Kudos to Bishop Slattery for having the (unfortunately) unique suggestion that clergy, liturgists and musicians to review Sacrosanctum Concilium. Actually reading Sacrosanctum Concilium and other document pertaining to liturgy too often is like reading a book and then watching a movie based on the book. You have some familiarity with the movie, but are usually disappointed by what was added or left out. The same things goes for reading liturgical documents and then going to a typical parish Mass. To many Masses are like the the SciFi Channel’s adaptation of the Earthsea series. If you didn’t see it it was horrid, but it proves a good example of the dissonance between a book and a movie. The same dissonance between liturgical documents and the Mass that too frequently happens.
[Via RC at Catholic Light]
In other news Cardinal Keeler, Cardinal McCarrick and Bishop DiMarzio issued a statement in response to the one written by the 55 Democrat politicians. The statement while being diplomatic was also not watered down.
We need to do more to persuade all people that human life is precious and human dignity must be defended. This requires more effective dialogue and engagement with all public officials, especially Catholic public officials. We welcome conversation initiated by political leaders themselves.
Therefore, we welcome the Representatives’ recognition that Catholics in public life must act seriously and responsibly on many important moral issues. Our faith has an integral unity that calls Catholics to defend human life and human dignity whenever they are threatened. A priority for the poor, the protection of family life, the pursuit of justice and the promotion of peace are fundamental priorities of the Catholic moral tradition which cannot be ignored or neglected. We encourage and will continue to work with those in both parties who seek to act on these essential principles in defense of the poor and vulnerable.
At the same time, we also need to reaffirm the Catholic Church’s constant teaching that abortion is a grave violation of the most fundamental human right – the right to life that is inherent in all human beings, and that grounds every other right we possess. Pope John Paul II’s apostolic exhortation on the vocation and mission of the laity, Christifideles Laici, which the Representatives’ statement cites, declares:
The inviolability of the person which is a reflection of the absolute inviolability of God fínds its primary and fundamental expression in the inviolability of human life. Above all, the common outcry, which is justly made on behalf of human rights — for example, the right to health, to home, to work, to family, to culture — is false and illusory if the right to life, the most basic and fundamental right and the condition for all other personal rights, is not defended with maximum determination…. The human being is entitled to such rights, in every phase of development, from conception until natural death; and in every condition, whether healthy or sick, whole or handicapped, rich or poor (# 38).

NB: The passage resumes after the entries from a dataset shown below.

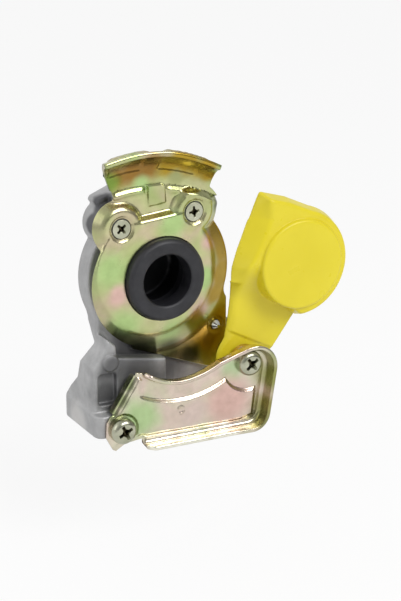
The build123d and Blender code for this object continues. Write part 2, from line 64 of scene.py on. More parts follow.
# Places in mm: X right and Z up from the seal's axis, F forward from the raised field
SEAL = (0, 0)
PIVOT = (31.8, -35.9)
GUARD_SCREW = (-21.6, -53.7)
DETENT = (24.8, -23.6)
PLATE_TURN = 5.4
SCREW_CIRCLE = 27.1
SCREW_SPREAD = 33.55
FACE_SCREWS = [around(SEAL, SCREW_CIRCLE, 90 + PLATE_TURN + side * SCREW_SPREAD) for side in (1, -1)]


# Blends

def smin(a, b, k):
    """Smooth minimum, its corner rounded over k."""
    h = np.clip(0.5 + 0.5 * (b - a) / k, 0, 1)
    return b + (a - b) * h - k * h * (1 - h)


def smax(a, b, k):
    return -smin(-a, -b, k)


def step(x, a, b):
    """Rises smoothly from 0 at a to 1 at b."""
    t = np.clip((x - a) / (b - a), 0, 1)
    return t * t * (3 - 2 * t)


def unit(v):
    return v / np.maximum(np.linalg.norm(v, axis=1), 1e-9)[:, None]


# Outlines as signed distances, negative inside

def circle(x, z, centre, radius):
    return np.hypot(x - centre[0], z - centre[1]) - radius


def screw_rounds(x, z, left, right):
    """Circles round the two face screws, given their radii."""
    return np.minimum(circle(x, z, FACE_SCREWS[0], left), circle(x, z, FACE_SCREWS[1], right))


def dish(x, z, centre, inner, outer):
    """Share of 1 within an inner radius round a place, down to 0 at the outer."""
    return 1 - step(np.hypot(x - centre[0], z - centre[1]), inner, outer)


def polygon(x, z, loop):
    """Signed distance to a closed loop of points."""
    loop = np.asarray(loop, float)
    x, z = np.broadcast_arrays(x, z)
    best = np.full(x.shape, 1e9)
    inside = np.zeros(x.shape, bool)
    for (ax, az), (bx, bz) in zip(loop, np.roll(loop, -1, 0)):
        ex, ez = bx - ax, bz - az
        t = np.clip(((x - ax) * ex + (z - az) * ez) / (ex * ex + ez * ez), 0, 1)
        best = np.minimum(best, np.hypot(x - ax - t * ex, z - az - t * ez))
        if ez != 0:
            crossing = (az > z) != (bz > z)
            inside ^= crossing & (x < ax + (z - az) / ez * ex)
    return np.where(inside, -best, best)


def both(a, b, radius):
    """Signed distance to what two shapes share, the edge between them rounded."""
    a, b = a + radius, b + radius
    return np.minimum(np.maximum(a, b), 0) + np.hypot(np.maximum(a, 0), np.maximum(b, 0)) - radius


def rectangle(x, z, centre, half, radius):
    return both(np.abs(x - centre[0]) - half[0], np.abs(z - centre[1]) - half[1], radius)


def prism(flat, depth, near, far, radius):
    """Signed distance of an outline extruded between two depths, its edges rounded."""
    return both(flat, np.abs(depth - (near + far) / 2) - abs(far - near) / 2, radius)


def upright(outline, f, near, far, radius):
    """Prism of an outline over X and Z."""
    return prism(outline[:, None, :], f, near, far, radius)


# Arcs as lists of points

def fan(centre, radius, first, last, count):
    """Points on an arc, its angles in degrees."""
    return [around(centre, radius, angle) for angle in np.linspace(first, last, count)]


def short_arc(centre, radius, first, last, count):
    """Points on a circle from one direction to another, the short way round."""
    start = math.atan2(first[1], first[0])
    turn = (math.atan2(last[1], last[0]) - start + math.pi) % (2 * math.pi) - math.pi
    angles = [start + turn * k / count for k in range(count + 1)]
    return [(centre[0] + radius * math.cos(a), centre[1] + radius * math.sin(a)) for a in angles]


def through(a, b, c, count):
    """Points on the arc through three points."""
    (ax, az), (bx, bz), (cx, cz) = a, b, c
    a2, b2, c2 = ax**2 + az**2, bx**2 + bz**2, cx**2 + cz**2
    d = 2 * (ax * (bz - cz) + bx * (cz - az) + cx * (az - bz))
    x = (a2 * (bz - cz) + b2 * (cz - az) + c2 * (az - bz)) / d
    z = (a2 * (cx - bx) + b2 * (ax - cx) + c2 * (bx - ax)) / d
    return short_arc((x, z), math.hypot(ax - x, az - z), (ax - x, az - z), (cx - x, cz - z), count)


def round_corner(before, corner, after, radius, count):
    """Points that round a corner between two straight sides."""
    p, a, b = (np.array(v, float) for v in (corner, before, after))
    u, v = (a - p) / np.linalg.norm(a - p), (b - p) / np.linalg.norm(b - p)
    half = math.acos(np.clip(u @ v, -1, 1)) / 2
    middle = (u + v) / np.linalg.norm(u + v)
    centre = p + middle * radius / math.sin(half)
    first = p + u * radius / math.tan(half) - centre
    last = p + v * radius / math.tan(half) - centre
    return short_arc(centre, radius, first, last, count)


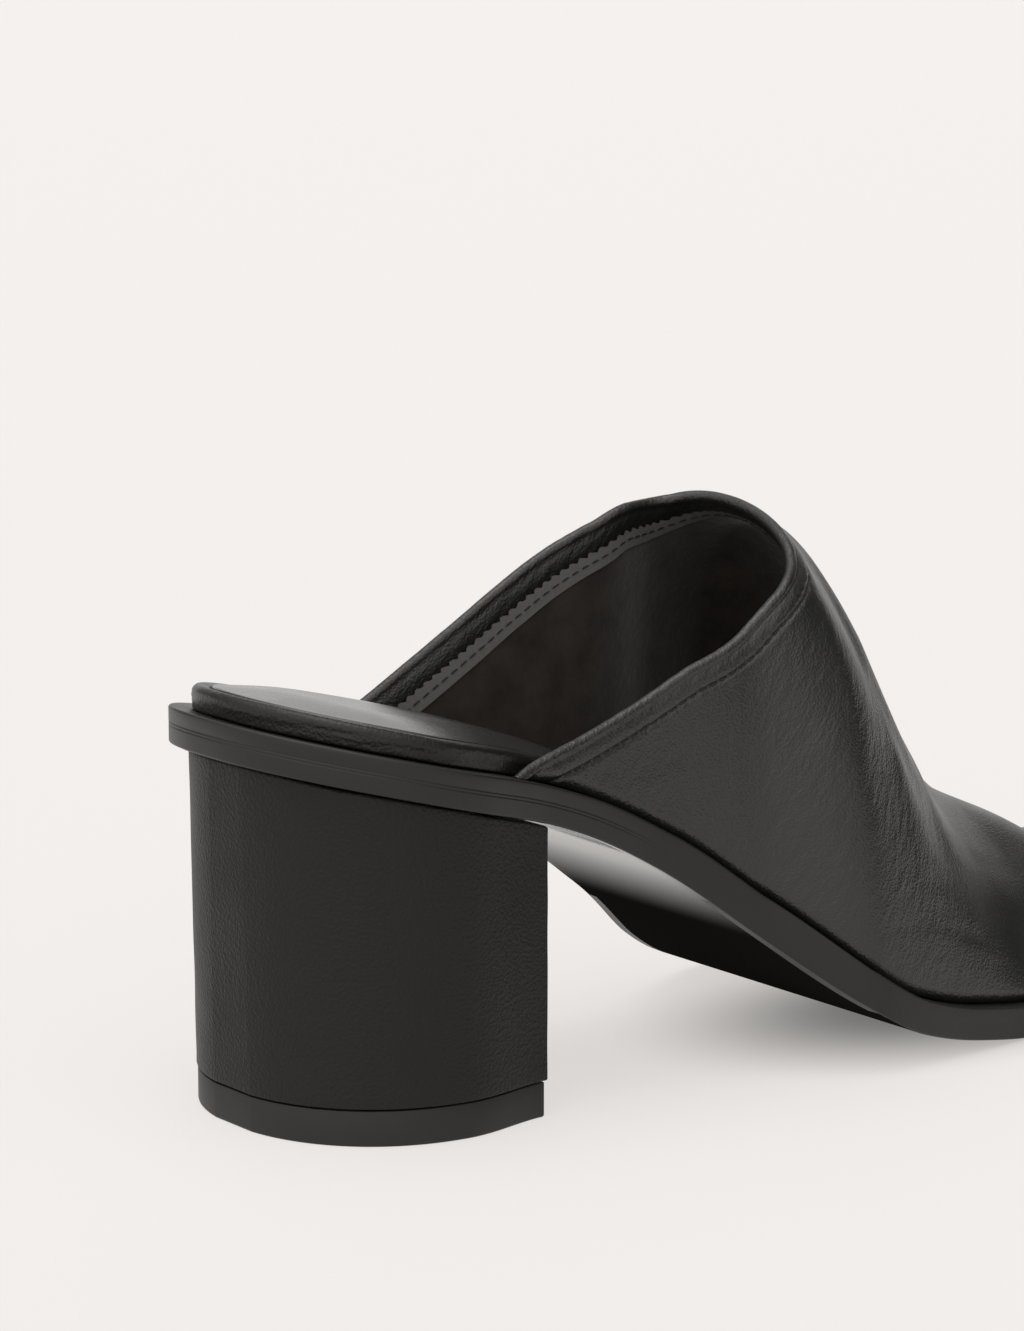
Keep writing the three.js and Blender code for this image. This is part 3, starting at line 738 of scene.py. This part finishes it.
# Footbed and sock
board_height_curve = column(BOARD_PROFILE, lambda r: r[1] * RIM_HEIGHT + r[2] * BOARD_FOREPART_HEIGHT)
board_inside = column(BOARD_PROFILE, lambda r: r[3])
board_toe = curve([0, 0.5, 0.8, 1], [0, 0, 1, 1])


def board_inset(u):
    inside = UPPER_INSET + UPPER_WALL + JOINT_GAP + BOARD_SIDE_ROOM
    share = board_inside(u / SOLE_LENGTH)
    return RIM_INSET + (inside - RIM_INSET) * share + BOARD_TOE_ROOM * board_toe(u / SOLE_LENGTH)


def board_plan(extra, count=420):
    back = RIM_INSET + extra
    front = SOLE_LENGTH - board_inset(SOLE_LENGTH) - extra
    share = (1 - np.cos(np.pi * np.linspace(0, 1, count // 2 + 1))) / 2
    u = back + (front - back) * share
    inset = board_inset(u) + extra
    return ring_of(u, sole_edge(u, 1, inset), sole_edge(u, -1, inset))


def board_bottom(u):
    return sole_thickness(u) + JOINT_GAP


def board_top(u):
    return board_bottom(u) + board_height_curve(u / SOLE_LENGTH)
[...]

While it is always necessary to work to reduce the number of abortions by providing alternatives and help to vulnerable parents and children, Catholic teaching calls all Catholics to work actively to restrain, restrict and bring to an end the destruction of unborn human life.
And while I am praising the efforts of some Bishops here is another story where Bishop Finn called a stop to the practice in his diocese of emptying the Holy Water fonts at the start of lent instead of on Holy Thursday.
This practice is just more evidence of the attitude of liturgists that they just have to change something. Now you would think that if a liturgist really wanted to introduce a penitential action that instead of removing the Holy Water or placing stones in the font they would replace it with a light acid or perhaps tacks. Another silly practice common during this time is for parishes to cover their statues and images at the start of Lent vice Holy Thursday. A parish I go to because they have 24 hour Eucharistic Adoration has already done this way before Passiontide. It was really distracting considering that the way they covered the statues of St. Joseph and the Virgin Mary with a somewhat fitted clot is that it now appears there are two seven foot tall purple condoms in the adoration chapel. I am almost surprised that they didn’t cover up the Stations of the Cross also. This would be ridiculous, but it is fitting with the practice of covering up other religious statues and art. Usually visiting other parishes only makes me more thankful for the parish we normally attend where liturgical abuses are only theoretical.